* **Records to use**:
════════════════════
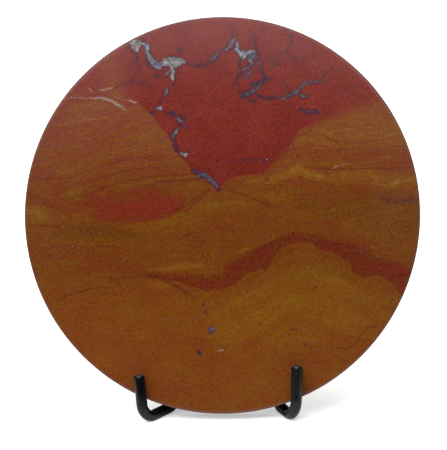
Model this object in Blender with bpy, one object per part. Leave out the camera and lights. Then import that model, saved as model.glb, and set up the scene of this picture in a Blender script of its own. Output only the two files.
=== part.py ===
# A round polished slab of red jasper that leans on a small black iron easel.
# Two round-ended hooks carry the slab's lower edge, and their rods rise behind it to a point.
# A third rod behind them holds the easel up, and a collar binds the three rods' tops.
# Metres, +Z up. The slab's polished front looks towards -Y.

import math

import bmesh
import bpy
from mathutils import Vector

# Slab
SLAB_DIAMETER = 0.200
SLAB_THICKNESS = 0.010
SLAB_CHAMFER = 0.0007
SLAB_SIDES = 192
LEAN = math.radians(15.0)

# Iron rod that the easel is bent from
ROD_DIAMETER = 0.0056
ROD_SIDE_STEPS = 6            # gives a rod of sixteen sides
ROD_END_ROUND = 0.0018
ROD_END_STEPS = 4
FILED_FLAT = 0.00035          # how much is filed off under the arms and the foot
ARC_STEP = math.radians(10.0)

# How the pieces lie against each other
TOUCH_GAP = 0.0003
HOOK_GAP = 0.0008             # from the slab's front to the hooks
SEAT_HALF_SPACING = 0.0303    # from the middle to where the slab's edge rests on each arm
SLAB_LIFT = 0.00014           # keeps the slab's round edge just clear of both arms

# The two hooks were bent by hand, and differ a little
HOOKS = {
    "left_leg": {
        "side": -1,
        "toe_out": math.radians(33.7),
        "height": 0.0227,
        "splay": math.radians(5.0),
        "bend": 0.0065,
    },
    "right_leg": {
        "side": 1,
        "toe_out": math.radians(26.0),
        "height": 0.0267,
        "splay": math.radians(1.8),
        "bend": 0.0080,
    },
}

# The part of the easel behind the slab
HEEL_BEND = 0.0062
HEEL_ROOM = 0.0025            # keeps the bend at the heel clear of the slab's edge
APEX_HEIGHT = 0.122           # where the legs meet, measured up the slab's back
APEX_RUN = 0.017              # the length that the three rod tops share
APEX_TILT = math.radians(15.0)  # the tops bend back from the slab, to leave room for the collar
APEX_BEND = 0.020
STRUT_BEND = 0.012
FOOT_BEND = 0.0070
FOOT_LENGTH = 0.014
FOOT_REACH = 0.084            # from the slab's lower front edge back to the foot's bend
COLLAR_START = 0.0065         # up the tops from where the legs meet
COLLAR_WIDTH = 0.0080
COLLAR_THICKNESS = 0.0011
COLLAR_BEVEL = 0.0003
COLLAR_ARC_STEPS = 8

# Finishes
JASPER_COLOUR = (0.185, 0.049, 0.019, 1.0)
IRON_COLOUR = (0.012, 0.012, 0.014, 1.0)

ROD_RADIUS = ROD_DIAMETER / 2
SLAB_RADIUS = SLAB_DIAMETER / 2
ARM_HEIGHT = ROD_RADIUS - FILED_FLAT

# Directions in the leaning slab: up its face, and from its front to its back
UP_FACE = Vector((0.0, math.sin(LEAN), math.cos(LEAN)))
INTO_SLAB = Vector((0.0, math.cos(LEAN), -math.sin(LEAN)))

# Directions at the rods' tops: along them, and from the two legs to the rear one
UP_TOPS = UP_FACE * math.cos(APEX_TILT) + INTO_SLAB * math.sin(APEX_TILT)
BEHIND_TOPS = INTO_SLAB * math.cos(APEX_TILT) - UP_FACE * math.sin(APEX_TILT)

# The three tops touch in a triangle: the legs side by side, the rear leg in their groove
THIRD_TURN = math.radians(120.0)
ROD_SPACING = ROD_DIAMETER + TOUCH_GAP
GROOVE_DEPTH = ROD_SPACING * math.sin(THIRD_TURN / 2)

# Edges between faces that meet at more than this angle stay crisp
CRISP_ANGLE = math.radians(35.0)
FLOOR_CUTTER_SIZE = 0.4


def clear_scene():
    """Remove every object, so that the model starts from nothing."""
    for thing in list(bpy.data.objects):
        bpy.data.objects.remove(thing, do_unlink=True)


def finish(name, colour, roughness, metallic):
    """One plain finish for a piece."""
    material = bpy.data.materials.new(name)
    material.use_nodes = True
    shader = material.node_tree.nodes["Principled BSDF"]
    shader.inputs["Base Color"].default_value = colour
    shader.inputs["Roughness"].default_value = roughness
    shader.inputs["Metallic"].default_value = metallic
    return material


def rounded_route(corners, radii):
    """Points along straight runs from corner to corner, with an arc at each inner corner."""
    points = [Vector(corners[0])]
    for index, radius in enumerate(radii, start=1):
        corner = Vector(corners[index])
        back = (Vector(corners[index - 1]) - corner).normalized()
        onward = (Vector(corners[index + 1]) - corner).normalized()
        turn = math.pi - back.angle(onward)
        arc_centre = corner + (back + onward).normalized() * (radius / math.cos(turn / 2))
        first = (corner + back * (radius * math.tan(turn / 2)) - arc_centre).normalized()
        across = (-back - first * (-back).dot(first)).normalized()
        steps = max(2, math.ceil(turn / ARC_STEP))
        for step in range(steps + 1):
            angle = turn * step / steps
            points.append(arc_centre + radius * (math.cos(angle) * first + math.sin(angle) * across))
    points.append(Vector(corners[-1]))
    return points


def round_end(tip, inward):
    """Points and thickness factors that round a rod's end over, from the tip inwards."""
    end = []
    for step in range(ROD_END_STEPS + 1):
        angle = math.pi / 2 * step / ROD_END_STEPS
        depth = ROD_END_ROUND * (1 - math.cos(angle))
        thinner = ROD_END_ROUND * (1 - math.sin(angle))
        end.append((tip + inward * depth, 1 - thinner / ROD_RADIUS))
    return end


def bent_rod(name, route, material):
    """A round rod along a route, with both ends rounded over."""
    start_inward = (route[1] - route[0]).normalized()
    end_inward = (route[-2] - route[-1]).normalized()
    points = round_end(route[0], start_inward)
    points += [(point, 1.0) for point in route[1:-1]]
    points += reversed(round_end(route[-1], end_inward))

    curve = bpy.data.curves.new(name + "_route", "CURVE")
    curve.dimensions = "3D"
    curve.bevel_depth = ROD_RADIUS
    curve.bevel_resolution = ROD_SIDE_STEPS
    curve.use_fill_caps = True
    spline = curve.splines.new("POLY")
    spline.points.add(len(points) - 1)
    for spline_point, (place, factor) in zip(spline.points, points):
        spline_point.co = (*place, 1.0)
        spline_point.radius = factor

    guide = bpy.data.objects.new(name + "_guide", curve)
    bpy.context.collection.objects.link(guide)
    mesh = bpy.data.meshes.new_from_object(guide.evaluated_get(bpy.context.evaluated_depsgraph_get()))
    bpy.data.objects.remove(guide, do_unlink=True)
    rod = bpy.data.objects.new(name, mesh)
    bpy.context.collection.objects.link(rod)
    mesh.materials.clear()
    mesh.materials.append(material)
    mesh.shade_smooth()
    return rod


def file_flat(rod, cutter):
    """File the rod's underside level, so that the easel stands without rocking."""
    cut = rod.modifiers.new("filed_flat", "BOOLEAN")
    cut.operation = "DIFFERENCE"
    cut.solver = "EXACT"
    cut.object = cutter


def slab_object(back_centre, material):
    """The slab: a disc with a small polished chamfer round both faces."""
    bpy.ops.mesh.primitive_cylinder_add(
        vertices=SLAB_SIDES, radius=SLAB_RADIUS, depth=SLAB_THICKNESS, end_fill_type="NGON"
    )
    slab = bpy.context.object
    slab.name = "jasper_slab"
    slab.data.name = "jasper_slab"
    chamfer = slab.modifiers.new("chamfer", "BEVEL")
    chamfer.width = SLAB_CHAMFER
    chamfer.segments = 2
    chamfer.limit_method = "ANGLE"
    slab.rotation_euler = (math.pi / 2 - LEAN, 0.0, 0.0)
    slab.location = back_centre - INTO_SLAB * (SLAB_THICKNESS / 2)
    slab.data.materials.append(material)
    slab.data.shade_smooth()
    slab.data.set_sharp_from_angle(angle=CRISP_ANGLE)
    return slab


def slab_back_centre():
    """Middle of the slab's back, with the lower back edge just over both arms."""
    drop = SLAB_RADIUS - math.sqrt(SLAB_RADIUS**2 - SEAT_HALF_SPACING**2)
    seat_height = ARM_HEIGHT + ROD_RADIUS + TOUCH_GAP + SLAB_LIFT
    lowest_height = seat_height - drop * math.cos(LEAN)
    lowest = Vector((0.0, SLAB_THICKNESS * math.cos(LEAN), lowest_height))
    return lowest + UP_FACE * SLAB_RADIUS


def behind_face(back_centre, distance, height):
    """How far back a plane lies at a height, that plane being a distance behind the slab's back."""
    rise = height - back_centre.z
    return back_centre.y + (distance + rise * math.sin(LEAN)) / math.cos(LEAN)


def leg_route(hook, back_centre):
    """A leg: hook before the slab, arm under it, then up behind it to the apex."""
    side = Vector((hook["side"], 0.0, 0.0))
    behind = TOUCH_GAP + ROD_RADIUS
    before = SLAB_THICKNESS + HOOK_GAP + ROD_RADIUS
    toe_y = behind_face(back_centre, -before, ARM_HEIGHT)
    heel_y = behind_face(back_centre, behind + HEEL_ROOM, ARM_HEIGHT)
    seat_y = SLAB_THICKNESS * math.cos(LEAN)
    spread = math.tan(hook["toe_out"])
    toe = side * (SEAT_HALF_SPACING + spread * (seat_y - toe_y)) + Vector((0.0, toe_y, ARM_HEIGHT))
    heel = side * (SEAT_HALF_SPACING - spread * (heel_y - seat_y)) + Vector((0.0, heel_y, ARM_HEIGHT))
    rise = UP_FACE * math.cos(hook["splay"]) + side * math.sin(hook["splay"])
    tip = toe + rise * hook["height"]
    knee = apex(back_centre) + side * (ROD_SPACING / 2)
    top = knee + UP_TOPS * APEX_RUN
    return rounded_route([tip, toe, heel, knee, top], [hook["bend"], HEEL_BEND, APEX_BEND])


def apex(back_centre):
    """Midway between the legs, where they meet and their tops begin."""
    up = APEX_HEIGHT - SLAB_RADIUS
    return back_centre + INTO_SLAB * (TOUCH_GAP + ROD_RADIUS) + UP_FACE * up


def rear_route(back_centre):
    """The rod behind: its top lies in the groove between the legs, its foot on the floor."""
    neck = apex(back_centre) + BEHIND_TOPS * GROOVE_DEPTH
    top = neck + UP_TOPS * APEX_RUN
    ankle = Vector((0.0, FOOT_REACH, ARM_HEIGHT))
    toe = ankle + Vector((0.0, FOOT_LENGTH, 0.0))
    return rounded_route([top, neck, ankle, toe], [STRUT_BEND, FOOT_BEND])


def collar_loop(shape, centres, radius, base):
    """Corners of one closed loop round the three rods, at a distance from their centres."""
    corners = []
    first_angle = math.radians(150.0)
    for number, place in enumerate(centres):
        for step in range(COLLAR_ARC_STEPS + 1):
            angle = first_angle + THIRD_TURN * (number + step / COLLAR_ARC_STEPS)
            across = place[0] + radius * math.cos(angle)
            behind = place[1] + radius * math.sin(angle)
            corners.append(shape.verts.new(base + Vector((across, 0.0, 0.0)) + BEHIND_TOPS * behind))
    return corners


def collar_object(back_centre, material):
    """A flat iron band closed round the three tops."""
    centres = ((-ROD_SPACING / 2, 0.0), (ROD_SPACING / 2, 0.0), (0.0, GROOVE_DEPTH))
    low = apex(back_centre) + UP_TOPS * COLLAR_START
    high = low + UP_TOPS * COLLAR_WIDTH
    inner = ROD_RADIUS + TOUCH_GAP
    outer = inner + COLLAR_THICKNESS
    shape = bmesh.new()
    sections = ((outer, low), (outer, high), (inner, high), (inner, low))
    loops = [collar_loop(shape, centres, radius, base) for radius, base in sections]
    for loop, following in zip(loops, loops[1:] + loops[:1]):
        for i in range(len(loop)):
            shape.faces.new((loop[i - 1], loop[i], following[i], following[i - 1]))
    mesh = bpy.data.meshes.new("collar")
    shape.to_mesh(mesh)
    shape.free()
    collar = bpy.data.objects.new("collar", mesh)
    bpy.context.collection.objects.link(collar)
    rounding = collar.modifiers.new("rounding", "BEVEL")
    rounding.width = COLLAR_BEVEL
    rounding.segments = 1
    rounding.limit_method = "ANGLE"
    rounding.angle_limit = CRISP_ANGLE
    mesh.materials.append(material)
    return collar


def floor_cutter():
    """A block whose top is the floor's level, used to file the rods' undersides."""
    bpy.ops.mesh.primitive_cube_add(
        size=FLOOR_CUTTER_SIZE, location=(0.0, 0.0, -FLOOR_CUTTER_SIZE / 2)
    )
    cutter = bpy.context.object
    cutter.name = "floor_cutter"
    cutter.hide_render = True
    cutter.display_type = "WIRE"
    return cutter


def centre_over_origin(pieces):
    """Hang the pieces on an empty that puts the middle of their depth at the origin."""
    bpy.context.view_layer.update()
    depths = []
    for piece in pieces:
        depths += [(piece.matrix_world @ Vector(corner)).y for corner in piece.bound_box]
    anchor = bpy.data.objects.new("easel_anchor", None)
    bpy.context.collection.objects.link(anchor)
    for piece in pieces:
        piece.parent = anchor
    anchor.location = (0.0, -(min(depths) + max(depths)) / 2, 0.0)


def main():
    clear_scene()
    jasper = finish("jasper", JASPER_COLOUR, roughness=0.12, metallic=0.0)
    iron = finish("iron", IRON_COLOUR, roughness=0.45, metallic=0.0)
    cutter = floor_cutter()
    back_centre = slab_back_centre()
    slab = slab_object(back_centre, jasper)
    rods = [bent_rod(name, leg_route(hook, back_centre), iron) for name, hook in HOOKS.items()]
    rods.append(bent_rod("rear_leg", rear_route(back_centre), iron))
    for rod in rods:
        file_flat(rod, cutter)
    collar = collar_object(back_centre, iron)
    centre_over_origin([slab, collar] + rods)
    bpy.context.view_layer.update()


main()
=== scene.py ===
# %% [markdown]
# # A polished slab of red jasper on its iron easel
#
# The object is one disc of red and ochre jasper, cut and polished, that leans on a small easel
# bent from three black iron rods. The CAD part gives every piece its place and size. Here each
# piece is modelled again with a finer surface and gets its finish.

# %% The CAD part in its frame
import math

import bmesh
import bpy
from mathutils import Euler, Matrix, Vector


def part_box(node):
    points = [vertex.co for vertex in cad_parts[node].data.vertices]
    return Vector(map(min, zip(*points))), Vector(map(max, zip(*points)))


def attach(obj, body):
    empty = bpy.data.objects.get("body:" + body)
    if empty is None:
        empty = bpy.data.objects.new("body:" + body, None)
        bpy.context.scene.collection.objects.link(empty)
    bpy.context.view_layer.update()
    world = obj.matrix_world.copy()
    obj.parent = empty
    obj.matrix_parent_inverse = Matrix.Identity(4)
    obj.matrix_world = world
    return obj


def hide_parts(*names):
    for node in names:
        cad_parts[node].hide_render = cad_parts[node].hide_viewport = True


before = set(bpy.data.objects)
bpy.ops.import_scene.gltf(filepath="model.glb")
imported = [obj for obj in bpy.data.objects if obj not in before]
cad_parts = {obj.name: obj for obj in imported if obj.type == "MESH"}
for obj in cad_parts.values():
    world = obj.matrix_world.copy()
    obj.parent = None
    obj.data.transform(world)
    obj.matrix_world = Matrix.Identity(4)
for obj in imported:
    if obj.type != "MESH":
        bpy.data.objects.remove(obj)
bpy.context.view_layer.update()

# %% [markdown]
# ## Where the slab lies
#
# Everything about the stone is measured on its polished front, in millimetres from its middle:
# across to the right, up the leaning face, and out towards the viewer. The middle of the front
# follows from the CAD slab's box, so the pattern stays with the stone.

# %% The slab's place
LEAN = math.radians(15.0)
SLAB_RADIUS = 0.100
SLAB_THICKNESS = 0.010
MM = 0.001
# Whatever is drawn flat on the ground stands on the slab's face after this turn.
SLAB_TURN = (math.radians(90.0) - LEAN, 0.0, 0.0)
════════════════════
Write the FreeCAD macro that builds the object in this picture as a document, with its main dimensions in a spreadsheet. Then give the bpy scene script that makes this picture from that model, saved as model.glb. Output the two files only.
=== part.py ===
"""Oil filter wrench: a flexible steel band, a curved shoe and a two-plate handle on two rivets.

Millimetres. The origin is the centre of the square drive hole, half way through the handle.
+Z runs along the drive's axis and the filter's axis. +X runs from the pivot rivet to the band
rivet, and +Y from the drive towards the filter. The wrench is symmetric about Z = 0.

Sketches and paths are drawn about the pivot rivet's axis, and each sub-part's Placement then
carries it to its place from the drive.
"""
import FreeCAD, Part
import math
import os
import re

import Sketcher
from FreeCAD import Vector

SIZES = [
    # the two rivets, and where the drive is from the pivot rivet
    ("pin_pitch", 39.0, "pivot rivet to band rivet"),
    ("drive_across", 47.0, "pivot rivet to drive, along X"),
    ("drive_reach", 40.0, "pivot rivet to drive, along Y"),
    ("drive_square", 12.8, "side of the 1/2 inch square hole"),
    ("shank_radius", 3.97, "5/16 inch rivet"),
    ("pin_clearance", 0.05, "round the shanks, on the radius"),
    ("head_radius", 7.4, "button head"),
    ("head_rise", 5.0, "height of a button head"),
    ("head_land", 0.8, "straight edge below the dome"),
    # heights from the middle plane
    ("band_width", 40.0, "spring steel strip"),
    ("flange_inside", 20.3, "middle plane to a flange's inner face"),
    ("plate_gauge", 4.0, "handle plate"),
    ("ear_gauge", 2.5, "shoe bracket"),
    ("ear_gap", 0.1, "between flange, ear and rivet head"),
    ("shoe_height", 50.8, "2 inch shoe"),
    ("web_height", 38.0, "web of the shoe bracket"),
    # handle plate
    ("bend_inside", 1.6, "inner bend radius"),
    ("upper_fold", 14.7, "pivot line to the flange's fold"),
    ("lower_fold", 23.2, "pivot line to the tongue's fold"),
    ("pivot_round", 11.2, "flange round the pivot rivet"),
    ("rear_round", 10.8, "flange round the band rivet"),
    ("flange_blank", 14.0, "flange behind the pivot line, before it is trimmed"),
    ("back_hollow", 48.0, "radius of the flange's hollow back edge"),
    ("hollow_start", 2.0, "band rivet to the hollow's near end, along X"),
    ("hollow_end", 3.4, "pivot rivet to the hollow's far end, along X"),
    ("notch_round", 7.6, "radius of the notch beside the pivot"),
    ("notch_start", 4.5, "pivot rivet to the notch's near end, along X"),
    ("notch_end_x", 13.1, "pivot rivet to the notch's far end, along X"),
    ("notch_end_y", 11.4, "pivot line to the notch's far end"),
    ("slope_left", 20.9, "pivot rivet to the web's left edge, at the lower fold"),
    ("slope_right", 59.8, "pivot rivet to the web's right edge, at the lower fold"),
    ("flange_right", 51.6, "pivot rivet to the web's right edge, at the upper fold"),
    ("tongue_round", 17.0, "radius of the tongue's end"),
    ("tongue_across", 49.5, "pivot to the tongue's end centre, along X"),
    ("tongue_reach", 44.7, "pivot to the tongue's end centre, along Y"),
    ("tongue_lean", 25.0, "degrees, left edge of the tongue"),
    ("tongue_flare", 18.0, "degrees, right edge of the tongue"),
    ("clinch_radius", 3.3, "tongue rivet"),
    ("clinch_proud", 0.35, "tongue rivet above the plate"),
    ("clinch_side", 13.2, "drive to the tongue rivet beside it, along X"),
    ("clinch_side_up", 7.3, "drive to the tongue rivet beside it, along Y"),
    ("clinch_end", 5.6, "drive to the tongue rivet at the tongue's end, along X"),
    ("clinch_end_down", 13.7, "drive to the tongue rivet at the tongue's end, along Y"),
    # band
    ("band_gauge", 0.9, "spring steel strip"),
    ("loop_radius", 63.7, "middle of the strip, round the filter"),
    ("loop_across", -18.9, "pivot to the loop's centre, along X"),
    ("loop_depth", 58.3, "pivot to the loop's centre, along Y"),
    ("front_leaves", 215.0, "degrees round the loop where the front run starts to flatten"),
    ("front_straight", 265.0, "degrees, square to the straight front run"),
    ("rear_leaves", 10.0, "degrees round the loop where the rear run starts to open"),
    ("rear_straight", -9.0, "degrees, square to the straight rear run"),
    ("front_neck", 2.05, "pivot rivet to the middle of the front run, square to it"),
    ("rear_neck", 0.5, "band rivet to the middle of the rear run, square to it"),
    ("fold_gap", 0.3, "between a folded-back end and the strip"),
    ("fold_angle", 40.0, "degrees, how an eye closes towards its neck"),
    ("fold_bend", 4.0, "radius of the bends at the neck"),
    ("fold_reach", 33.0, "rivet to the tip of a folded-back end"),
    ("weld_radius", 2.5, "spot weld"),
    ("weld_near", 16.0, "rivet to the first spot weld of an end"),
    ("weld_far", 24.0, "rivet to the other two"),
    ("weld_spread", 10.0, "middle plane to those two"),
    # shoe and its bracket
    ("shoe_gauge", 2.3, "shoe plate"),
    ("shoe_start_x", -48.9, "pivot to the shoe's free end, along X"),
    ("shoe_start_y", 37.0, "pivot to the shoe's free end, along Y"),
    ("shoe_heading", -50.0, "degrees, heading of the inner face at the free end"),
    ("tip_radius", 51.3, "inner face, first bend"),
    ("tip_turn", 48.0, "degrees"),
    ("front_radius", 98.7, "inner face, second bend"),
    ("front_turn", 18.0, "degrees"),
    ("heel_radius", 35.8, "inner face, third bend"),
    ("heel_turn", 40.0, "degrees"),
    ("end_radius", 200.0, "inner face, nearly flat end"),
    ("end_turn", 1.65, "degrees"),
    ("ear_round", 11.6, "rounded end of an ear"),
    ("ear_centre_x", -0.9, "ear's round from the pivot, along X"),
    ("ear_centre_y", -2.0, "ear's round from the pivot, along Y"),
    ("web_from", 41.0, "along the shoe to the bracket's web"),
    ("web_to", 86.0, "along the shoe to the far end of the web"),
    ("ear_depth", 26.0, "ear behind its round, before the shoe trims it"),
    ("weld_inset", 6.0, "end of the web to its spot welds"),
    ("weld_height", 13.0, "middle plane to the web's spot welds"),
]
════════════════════
The lines from the one containing "collar = collar_object(back_centre, iron)" to the one containing "# piece is modelled", both included, are to be extracted exactly; give no other line.

* **Task answer**:
    collar = collar_object(back_centre, iron)
    centre_over_origin([slab, collar] + rods)
    bpy.context.view_layer.update()


main()
=== scene.py ===
# %% [markdown]
# # A polished slab of red jasper on its iron easel
#
# The object is one disc of red and ochre jasper, cut and polished, that leans on a small easel
# bent from three black iron rods. The CAD part gives every piece its place and size. Here each
# piece is modelled again with a finer surface and gets its finish.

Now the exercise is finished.